Another shortcoming of aluminum electrolytic capacitors is the fact that the electrolytes used aren’t particularly efficient conductors, because conduction in electrolyte solutions is achieved through ionic, rather than electronic conduction; instead of loose electrons moving between atoms serving as the charge carriers, ions (atoms or small groups thereof that have a charge due to a surplus or deficit of electrons) are moving about through the solution. Since ions are more bulky than electrons, they don’t move as easily and hence ionic conduction generally tends to be a higher-resistance proposition than electronic conduction. The extent to which this is the case is influenced significantly by temperature; the lower the temperature, the more difficult it is for ions in an electrolyte solution to move about through the solution, which translates into a higher resistance. Thus, electrolytic capacitors tend to have a relatively high ESR that exhibits a strong inverse correlation with temperature.
The third major downside to aluminum capacitors (with the exception of the solid polymer types) is that the liquid electrolyte solutions tend to evaporate over time, eventually being lost to the atmosphere by diffusion through the rubber sealing plug, leaks in safety vent structures, or similar phenomena.
There are more types of aluminum electrolytic capacitors construction and termination styles:
- SMDs (V-chip) for surface mounting on printed circuit boards or substrates
- Radial lead terminals (single ended) for vertical mounting on printed circuit boards
- Axial lead terminals for horizontal through hole mounting on printed circuit boards
- Radial pin terminals (snap-in) for power applications
- Press-fit terminals
- Large screw terminals for power applications
The most common styles are wound foil capacitors packaged in aluminum can as leaded or SMD termination styles. See Figure 1. and 2.

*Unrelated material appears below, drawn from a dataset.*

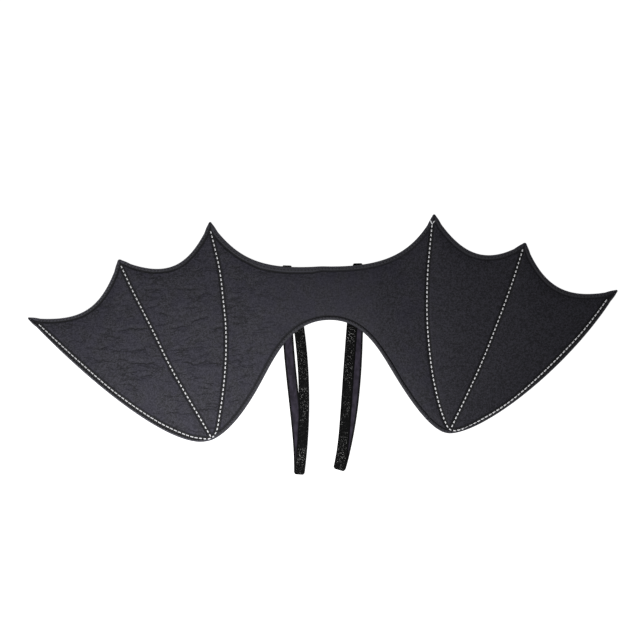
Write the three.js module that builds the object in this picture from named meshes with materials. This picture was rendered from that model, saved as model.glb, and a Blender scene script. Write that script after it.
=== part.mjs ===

Electrolyte can be wet, gel (TCNQ salt), solid (conductive polymer) or hybrid (combining wet and conductive polymer) based:
Wet Liquid Types
- 4 ~ > 500V
- high ESR
- poor temp performance
- dry out, cap decrease with life
- low cost
Solid Conductive Polymer
- 2.5 ~ 100V
- low ESR, high ripple current
- stable high and low temperatures
- leakage current stability issues
- higher sensitivity to humidity
- higher cost
Hybrid Wet + Polymer
- Up to 125V
- similar ESR as polymer capacitor
- more stable then liquid type
- better leakage current stability vs polymer cap
- higher cost comparing to wet
Panasonic, one of supplier of all aluminum and tantalum polymer capacitor technologies provide comparison of its technologies as follows:
- OS-CON is a TCNQ salt electrolyte
- Hybrid combine wet and polymer electrolytes
- SP-Cap is a solid polymer chip capacitor
- POSCAP is a tantalum polymer capacitor
The following chart on Figure 3. is demonstrating lifetime with temperature comparison of wet vs polymer vs hybrid aluminum capacitors that can be helpful for a specific application selection guide.
DCL and balancing
Aluminum electrolytic capacitors leakage current and balancing is explained in more details in a paper below:
DCL of Aluminum Electrolytic Capacitors – by Dr. Arne Albertsen from Jianghai Europe Electronic Components GmbH
The production process starts with mother rolls. First, the etched, roughened and pre-formed anode foil on the mother roll as well as the spacer paper and the cathode foil are cut to the required width.
The foils are fed to an automatic winder, which makes a wound section in a consecutive operation involving three sequential steps: terminal welding, winding, and length cutting. In the next production step the wound section fixed at the lead out terminals is soaked with electrolyte under vacuum impregnation.
The impregnated winding is then built into an aluminum case, provided with a rubber sealing disc, and mechanically tightly sealed by curling. Thereafter, the capacitor is provided with an insulating shrink sleeve film. This optically ready capacitor is then contacted at rated voltage in a high temperature post-forming device for healing all the dielectric defects resulting from the cutting and winding procedure.
After post-forming, a 100% final measurement of capacitance, leakage current, and impedance takes place. Taping closes the manufacturing process; the capacitors are ready for delivery.